Cuando hace ya muchos años llegué al país, recorriendo sus carreteras y viendo su televisión, era común encontrarse con una propaganda siempre protagonizada por personas, especialmente mujeres, blanco-mestizas bellas y sugerentes, de estilo europeo, tal como imponían las leyes del mercadeo. La realidad era otra: la multiculturalidad mostraba rostros muy diferentes y realidades muy distantes de lo que aparecía como políticamente correcto.
La interculturalidad, la capacidad de convivir juntos, de aprender los unos de los otros y, por tanto, de respetar a los demás, parece que se va imponiendo poco a poco, gracias a Dios. Cuando el Papa visitó Puerto Maldonado dijo algo maravilloso: que la diferencia era nuestra riqueza y, al mismo tiempo, una de nuestras grandes oportunidades.
En nuestro país convivimos blancos, mestizos, indígenas de múltiples etnias, afros, montubios, gente urbana y campesina y, también, un motón de extranjeros de múltiples nacionalidades, a causa del turismo, del refugio o de la emigración. Habría que añadir los cientos de miles de emigrantes ecuatorianos que, viviendo en otras latitudes, aportan a la patria, sobre todo cuando regresan, otras formas de vida y de pensamiento.

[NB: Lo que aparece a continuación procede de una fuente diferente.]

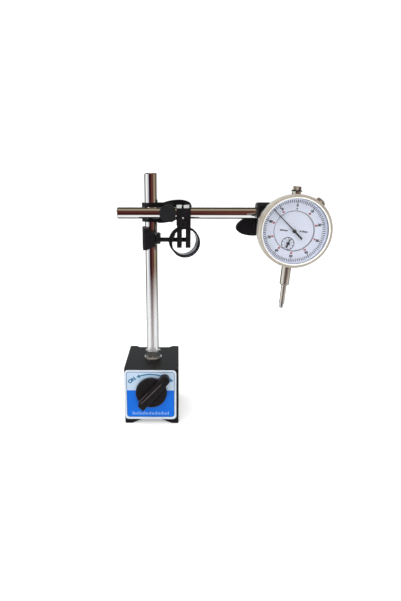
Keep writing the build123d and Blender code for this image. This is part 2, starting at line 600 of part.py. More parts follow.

A raíz de los sucesos de Ibarra (xenofobia pura y dura, durísima) me he preguntado cómo es posible que estas cosas todavía ocurran entre nosotros. De pronto, por iniciativa de algún descerebrado que prende la mecha, los secuaces se lanzan a la caza del venezolano, del diferente. Diferentes somos todos, unos más agresivos que otros, sin faltar los desmemoriados que olvidan fácilmente el hecho de que también nosotros fuimos migrantes en país extranjero… Los gallegos algo sabemos de esto: allá por los años 20 del siglo pasado viajábamos en la popa de los barcos para que nuestros ojos vieran las costas gallegas quizá por última vez. Después de la Segunda Guerra Mundial tocó partir hacia una Alemania destruida y necesitada de mano de obra.
De unos y otros España aprendió mucho, necesitada como estaba no solo de dineros, sino también de modernidad. Entre otras cosas, aprendimos que todos éramos interlocutores de una historia que era necesario construir desde la tolerancia.
La xenofobia, más allá de los problemas de acogida y de integración, denota que mucha de nuestra gente sigue viviendo en un mundo arcaico en el que la ignorancia, el prejuicio, la violencia y la ceguera siguen teniendo su asiento. No deja de ser curioso que en un país donde al año los femicidios alcanzan el centenar, nos dediquemos a raíz del delito de un desequilibrado o de un desalmado a la caza del diferente. Ojalá que la triste historia de Ibarra nos enseñe a todos a hacer un camino sapiencial, a valorar la propia vida y la vida de todos, diferentes, pero profundamente humanos y entrelazados.